TITRE IV
LES SONDAGES ÉLECTORAUX
Article 10
(art. 11 de la loi
n° 77-808 du 19 juillet 1977)
Publication de sondages
d'opinion de caractère électoral
pendant la semaine
précédant un scrutin
Cet article reprend l'article unique de la proposition de loi de nos collègues MM. Daniel Hoeffel, Charles Jolibois et de votre rapporteur tendant à limiter à la veille et au jour du scrutin (jusqu'à la clôture du dernier bureau de vote) l'interdiction de publier des sondages de caractère électoral, actuellement applicable à partir du début de la semaine précédente.
Votre rapporteur a précédemment exposé 27 ( * ) que le développement des nouvelles technologies, et en particulier d'Internet permettait la réception en France de sondages d'opinion dont la publication à l'étranger n'est pas soumise à la loi française.
L'adaptation de la législation qui résulterait de la proposition de loi ne serait pas motivée par la violation de cette législation par certains organes de presse publiant en France des sondages préélectoraux dans la semaine précédant un scrutin.

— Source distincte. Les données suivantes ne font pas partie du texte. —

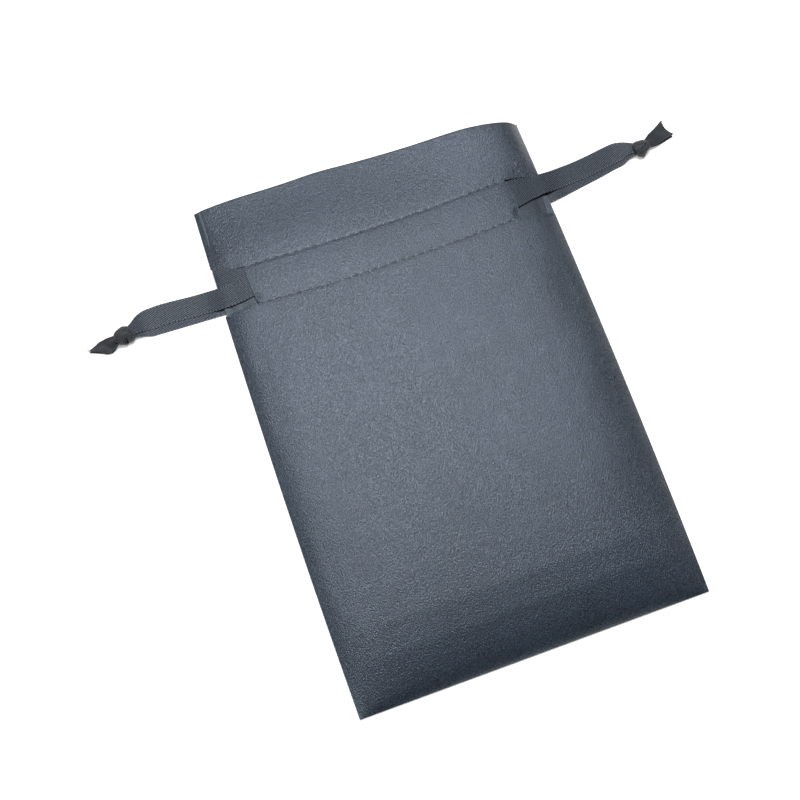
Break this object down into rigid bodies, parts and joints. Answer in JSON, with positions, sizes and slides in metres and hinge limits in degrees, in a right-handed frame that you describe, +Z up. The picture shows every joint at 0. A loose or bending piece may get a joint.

La violation d'une législation, qui a sa raison d'être et dont les Hautes juridictions ont confirmé la conformité aux engagements internationaux de la France, ne saurait, à elle seule, justifier son abrogation.
Il appartient, en effet, aux tribunaux de sanctionner les violations de la loi.
En revanche, le contournement de la législation que constitue la publication à l'étranger de sondages dans le but principal d'en faire connaître la teneur en France (par Internet en particulier) a pour effet de soustraire ces sondages à la législation française destinée à favoriser leur qualité et leur objectivité.
L'interdiction actuellement en vigueur peut donc avoir pour effet d'encourager la circulation en France de sondages dont la qualité serait insuffisamment garantie, s'ils étaient publiés dans un pays dont la législation serait notoirement insuffisante.
La levée de cette interdiction paraît, en revanche, de nature à favoriser la publication en France de ces sondages, et donc leur contrôle selon la législation française.
Aussi, votre commission des Lois vous propose-t-elle, à l'article 10 de reprendre la proposition de loi précitée limitant la période d'interdiction de publier des sondages électoraux à la veille et au jour du scrutin (jusqu'à la fermeture du dernier bureau de vote).
Pour autant, votre commission des Lois a entendu assortir l'autorisation de publier des sondages électoraux jusqu'à l'avant-veille du scrutin de garanties supplémentaires qui seraient applicables aux sondages publiés dans les deux semaines précédent un tour de scrutin.
Votre commission des Lois vous propose à cet effet de compléter les dispositions de l'article 11 de la loi du 19 juillet 1977 précitée.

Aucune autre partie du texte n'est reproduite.